The purge has now spread to the Eastern Theater Command (ETC), which oversees Taiwan and the East China Sea and would likely be responsible for a Taiwan-related campaign. In November 2024, Admiral Miao Hua, whose career was primarily focused on the ETC, was suspended from his duties on the Central Military Commission (CMC) for disciplinary violations.
... eradicating corruption is an impossible task within an opaque authoritarian system that lacks an independent judiciary or sufficient media oversight.
Why a decade-long campaign cannot eradicate corruption
The downfall of these senior officials has reignited questions — previously raised during past anti-corruption waves — about the effectiveness of China’s disciplinary agencies and campaigns. Corruption is a major threat to the image and legitimacy of Xi’s leadership, and he must prevent it from escalating into a larger issue to maintain public support. However, eradicating corruption is an impossible task within an opaque authoritarian system that lacks an independent judiciary or sufficient media oversight. Critics often question the fairness and transparency of the anti-corruption campaign itself.
Some argue that the anti-corruption crackdown is more about consolidating political power than combating graft. By removing corrupt officials, Xi strengthens his control over the Party and eliminates potential rivals.
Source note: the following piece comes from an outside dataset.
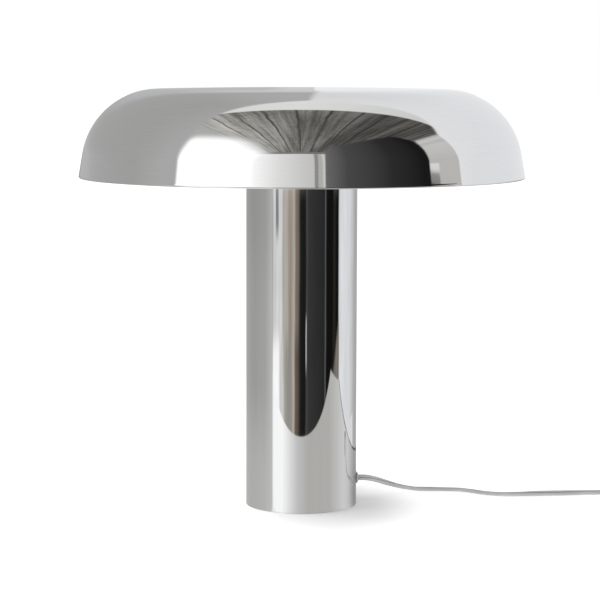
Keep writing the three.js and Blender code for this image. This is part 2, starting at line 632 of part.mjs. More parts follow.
// Saddle: a strip bent over the cable, with a screw through each foot
function makeSaddle() {
  const bottom = ballastTop + GAP;
  const inner = CORD_THICKNESS / 2 + GAP;
  const outer = inner + SADDLE_SHEET;
  const ceiling = CORD_EXIT_HEIGHT + CORD_WIDTH / 2 + GAP;
  const half = [
    [inner, bottom], [outer + SADDLE_FOOT, bottom], [outer + SADDLE_FOOT, bottom + SADDLE_SHEET],
    [outer, bottom + SADDLE_SHEET], [outer, ceiling], [inner, ceiling + SADDLE_SHEET],
  ];
  const left = half.map(([side, height]) => [-side, height]).reverse();
  const outline = [...half, ...left, [-inner, ceiling], [inner, ceiling]];
  const shape = new THREE.Shape(outline.map(([side, height]) => new THREE.Vector2(side, height)));
  const strip = new THREE.ExtrudeGeometry(shape, { depth: SADDLE_LENGTH, bevelEnabled: false });
  strip.rotateX(Math.PI / 2).rotateZ(Math.PI / 2).translate(saddleStart, 0, 0);
  const holes = [-1, 1].map((side) => disc(SADDLE_SCREW_DIAMETER / 2 + GAP, bottom - OVERRUN,
    bottom + SADDLE_SHEET + OVERRUN, SMALL_STEPS).translate(saddleMiddle, side * saddleScrewSide(), 0));
  piece('cord_saddle', cut(strip, ...holes), 'zinc');
  const seat = bottom + SADDLE_SHEET + GAP;
  const tip = ballastTop - SADDLE_SCREW_DEPTH;
  const shank = SADDLE_SCREW_DIAMETER / 2;
  const head = SADDLE_HEAD_DIAMETER / 2;
  [-1, 1].forEach((side, i) => {
    const screw = turned([
      [0, tip], [shank, tip], [shank, seat], [head, seat], [head, seat + SADDLE_HEAD_HEIGHT / 2],
      [head / 2, seat + SADDLE_HEAD_HEIGHT], [0, seat + SADDLE_HEAD_HEIGHT],
    ], SMALL_STEPS);
    piece(`saddle_screw_${i + 1}`, screw.translate(saddleMiddle, side * saddleScrewSide(), 0), 'zinc');
  });
}

// Bush: flange, neck and snap shoulder, with the ribbed tapered tail inside the stem
function makeBush() {
  const tailStart = bushShoulderFace - BUSH_SHOULDER_LENGTH;
  const neck = BUSH_NECK_DIAMETER / 2;
  const tip = BUSH_TAIL_END_DIAMETER / 2;
  const flange = BUSH_FLANGE_DIAMETER / 2;
  const flangeStart = stemRadius + GAP;
  const flangeEnd = flangeStart + BUSH_FLANGE_THICKNESS;
  const taper = [];
  for (let i = 0; i < BUSH_RIB_COUNT; i += 1) {
    for (const [share, riseShare] of BUSH_RIB_SHARES) {
      const along = (i + share) / BUSH_RIB_COUNT;
      const radius = tip + (neck - tip) * along - BUSH_RIB_HEIGHT * (1 - riseShare);
      taper.push([radius, bushTailEnd + (tailStart - bushTailEnd) * along]);
    }
  }
  const body = turned([
    [0, bushTailEnd], ...taper, [neck, tailStart], [bushShoulder, tailStart],
    [bushShoulder, bushShoulderFace], [neck, bushShoulderFace], [neck, flangeStart],
    [flange, flangeStart], [flange, flangeStart + BUSH_FLANGE_THICKNESS / 2],
    [flange - BUSH_FLANGE_THICKNESS / 2, flangeEnd], [0, flangeEnd],
  ]);
  const opening = cordSection(CORD_WIDTH + 2 * GAP, CORD_THICKNESS + 2 * GAP, CORD_SIDES);
  const slot = new THREE.ExtrudeGeometry(opening, { depth: flangeEnd + OVERRUN, bevelEnabled: false });
  const bush = alongX(cut(body, slot)).translate(0, 0, CORD_EXIT_HEIGHT);
  piece('cord_bushing', bush, 'greyPlastic');
}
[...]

Others suggest that military purges improve the PLA’s combat readiness in peacetime and align it more closely with national defence objectives.
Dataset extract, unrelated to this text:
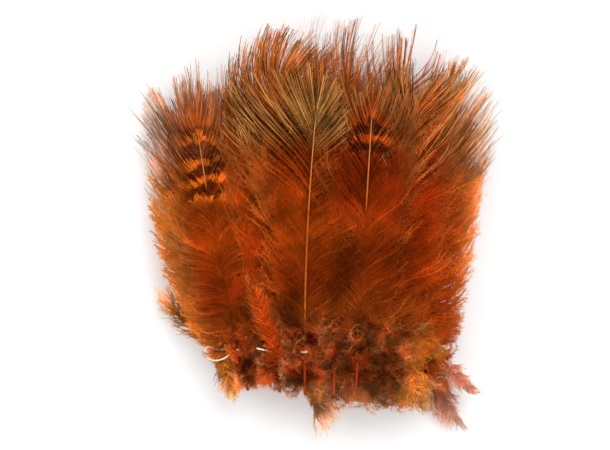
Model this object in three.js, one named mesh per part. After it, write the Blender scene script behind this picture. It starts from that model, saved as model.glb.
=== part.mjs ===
import * as THREE from "three";
import { mergeVertices } from "three/addons/utils/BufferGeometryUtils.js";

// A bunch of ring-necked pheasant rump hackles, dyed orange and strung on one cotton thread.
// The strung strip is folded back and forth and lies flat on its lowest feather, tips towards +Y.
// Lengths are in millimetres. Y is 0 at the thread while the feathers are laid, and Z is 0 at the surface.

// The driving dimensions
const QUILL_RADIUS = 0.4;
const SHAFT_TIP_RADIUS = 0.14;
const WEB = 0.22; // thickness of a vane
const QUILL_PAST_THREAD = 11; // of a hackle, from the thread to the cut end of its quill
const PLUME_QUILL_PAST_THREAD = 4;
const PINCH = 1.4; // bare quill on each side of the thread
const SHAFT_SHARE = 0.79; // of the way from the thread to the tip that the shaft reaches
const THREAD_RADIUS = 0.25;
const THREAD_GAP = 0.4; // between the thread and the quills that it passes
const THREAD_SIDES = 6;
const THREAD_LEVEL = 0.85; // between two quills, over the feather that it has just passed
const THREAD_EASE = 1.8; // from a quill to where it is back at that level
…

In the absence of political opposition or institutionalised oversight from civil society, the ruling CPC has to rely on repetitive “party-building” processes and internal supervisory mechanisms to address graft among its cadres. The system of discipline inspection, introduced from Russia during the founding of the CCP, must continuously adapt to the complex Party-state and state-market relations of China’s reform era. Under the one-party system, it is the CCDI and its local branches, rather than the procuratorate or police, that initiate investigations and detain Party cadres. However, disciplinary inspectors often face difficulties in overseeing misconduct at their own level.
... the NSC [National Supervisory Commission] lacks full autonomy from the party’s CCDI [Central Commission for Discipline Inspection], as the two organisations share offices and operate as a single institution under different names.
Recognising the limits of the party’s disciplinary system, the Chinese leadership established the National Supervisory Commission (NSC) in 2018, aiming to curb corruption. According to the amended constitution, the NSC director reports to the National People’s Congress, not the CCP Central Committee. However, the NSC lacks full autonomy from the party’s CCDI, as the two organisations share offices and operate as a single institution under different names. The NSC’s director, Liu Jinguo, is also the deputy secretary of the CCDI and a member of the party’s secretariat, highlighting the continued dominance of the party over the state apparatus in tackling corruption.
The challenges of supervision and accountability
In addition to the NSC, the leadership often dispatches inspection teams led by ministerial-level officials to monitor corruption-prone provinces, state-owned enterprises, and public service organisations. These teams conduct investigations based on public tip-offs, uncovering local corruption. Ironically, many members of these inspection teams have later been convicted of corruption themselves. Neither the NSC nor the inspection teams offer a lasting solution to the fundamental problem plaguing China’s anti-corruption efforts: the issue of who supervises the party’s own supervisors.
... a full-scale victory in the long term requires China to gradually institutionalise an independent judiciary system, with a stronger supervisory role for the media and public.
China has reportedly built more than 200 new prisons nationwide to house suspects ensnared by the expanding anti-corruption drive. While the latest wave of the anti-corruption campaign may yield short-term results, a full-scale victory in the long term requires China to gradually institutionalise an independent judiciary system, with a stronger supervisory role for the media and public. Merely capturing “tigers” is not enough to make the regime more accountable, transparent or responsive.